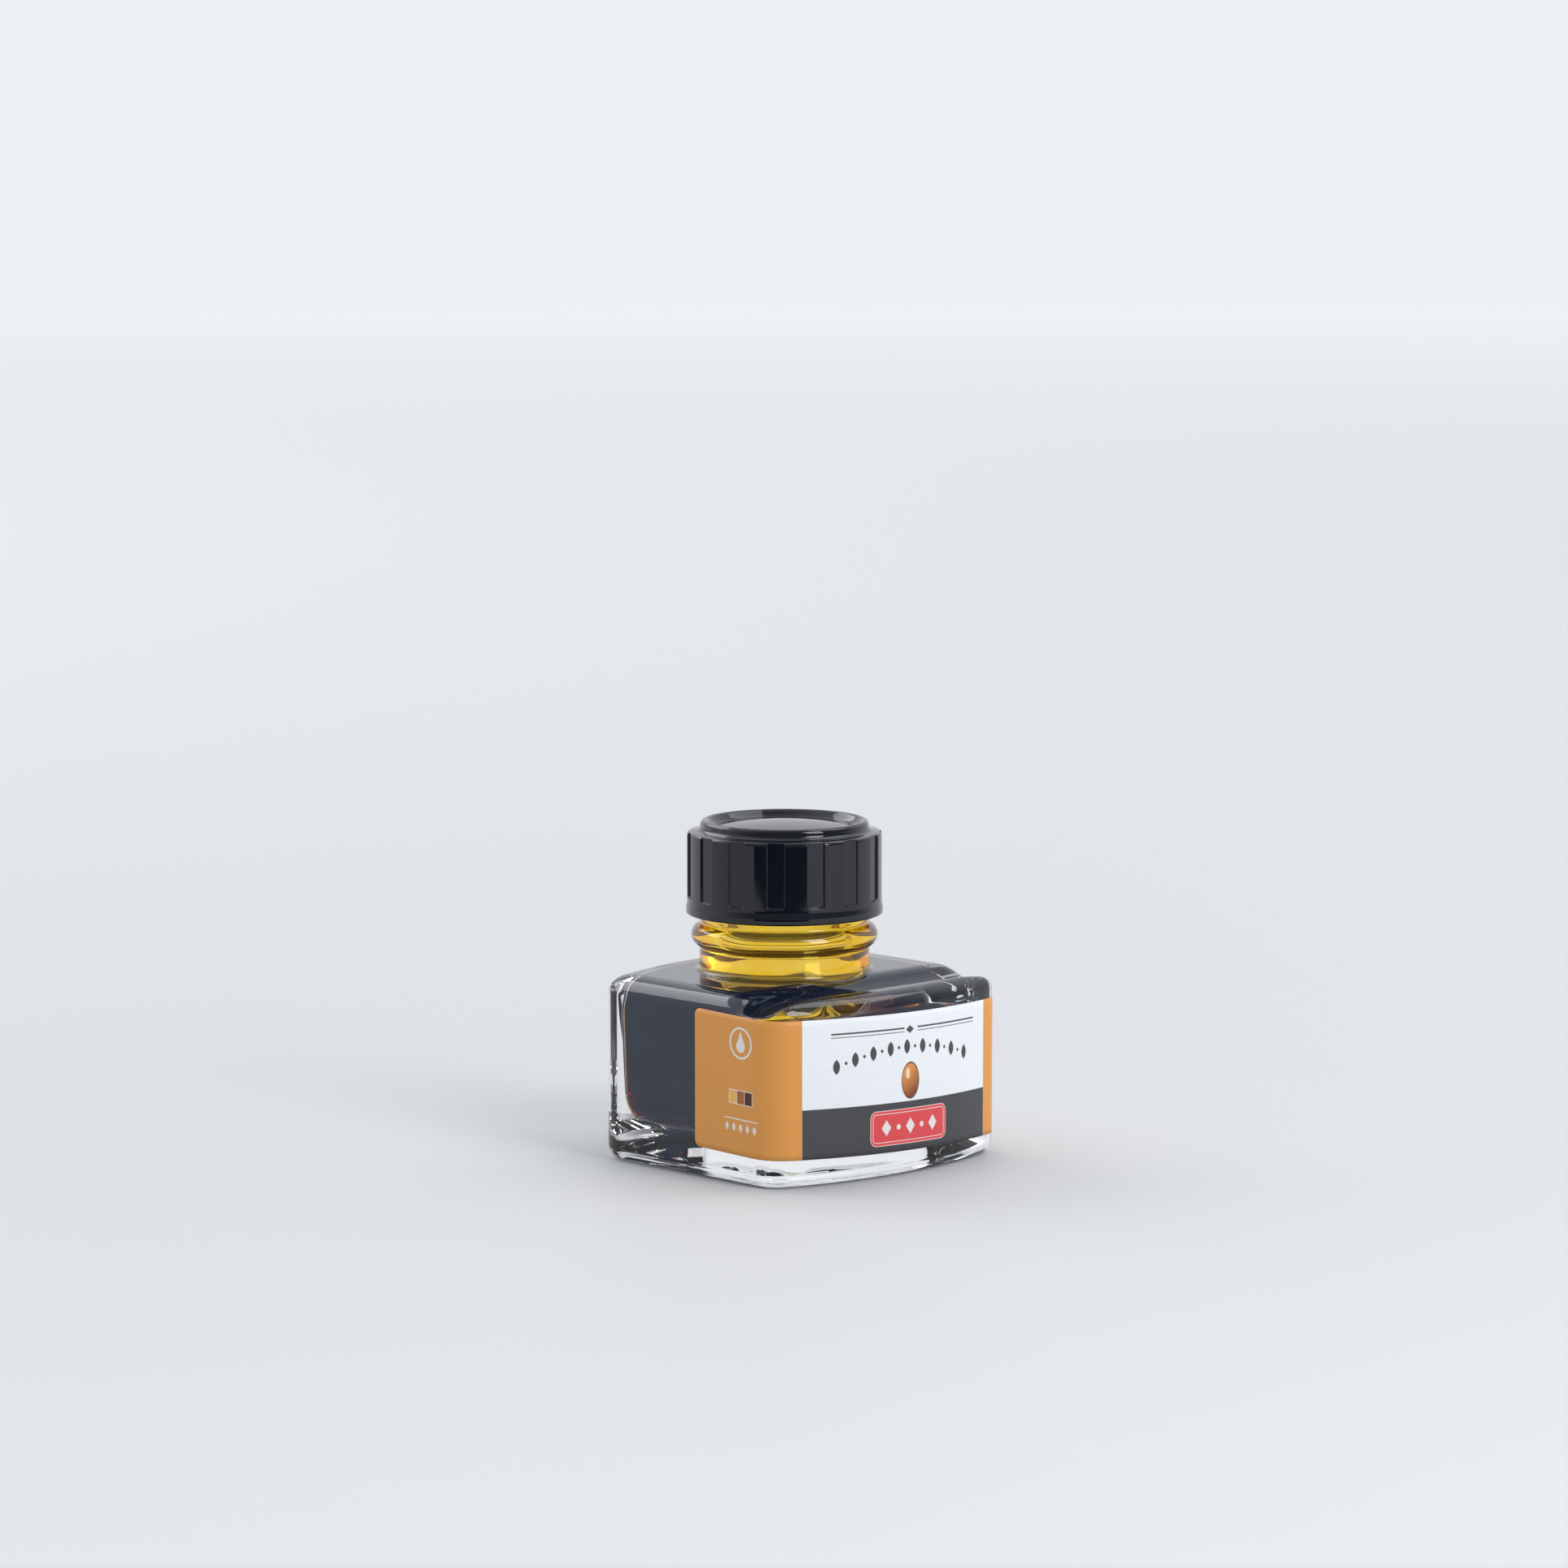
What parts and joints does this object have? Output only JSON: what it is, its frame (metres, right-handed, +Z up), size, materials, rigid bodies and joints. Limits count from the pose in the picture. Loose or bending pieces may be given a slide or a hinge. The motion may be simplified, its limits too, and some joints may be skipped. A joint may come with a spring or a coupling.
{
  "type": "ink bottle",
  "caption": "Square glass ink bottle with a pen-rest groove, filled with amber ink, with a wrap-round paper label and a black screw cap.",
  "frame": {"origin": "under the middle of the bottle, on the surface it stands on", "axes": "+Z up along the neck, -Y out of the face that carries the label's wide panel, +X to the right when that face is seen from in front"},
  "size_m": [0.0498, 0.0484, 0.0527],
  "materials": {
    "glass": "clear moulded glass",
    "ink": "dark amber liquid",
    "label": "printed coated paper, orange sides, white and charcoal front",
    "cap": "glossy black moulded plastic",
    "seal": "soft white foam disc"
  },
  "bodies": {
    "bottle": {"glass_bottle": "glass", "ink": "ink", "wrap_label": "label"},
    "lift": {"seal_disc": "seal"},
    "cap": {"screw_cap": "cap"}
  },
  "joints": [
    {"name": "cap_lift", "type": "slide", "parent": "bottle", "child": "lift", "axis": [0, 0, 1], "range_m": [0, 0.0342]},
    {"name": "cap_turn", "type": "hinge", "parent": "lift", "child": "cap", "pos_m": [0, 0.0033, 0.044], "axis": [0, 0, 1], "range_deg": [0, 2880]}
  ],
  "couplings": [
    {"joint": "cap_lift", "follows": "cap_turn", "m_per_rad": 0.0006737}
  ]
}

--

Go through the listing above and pull out each line containing the word "joints".

**SOLUTION TO THE PROBLEM**
What parts and joints does this object have? Output only JSON: what it is, its frame (metres, right-handed, +Z up), size, materials, rigid bodies and joints. Limits count from the pose in the picture. Loose or bending pieces may be given a slide or a hinge. The motion may be simplified, its limits too, and some joints may be skipped. A joint may come with a spring or a coupling.
  "joints": [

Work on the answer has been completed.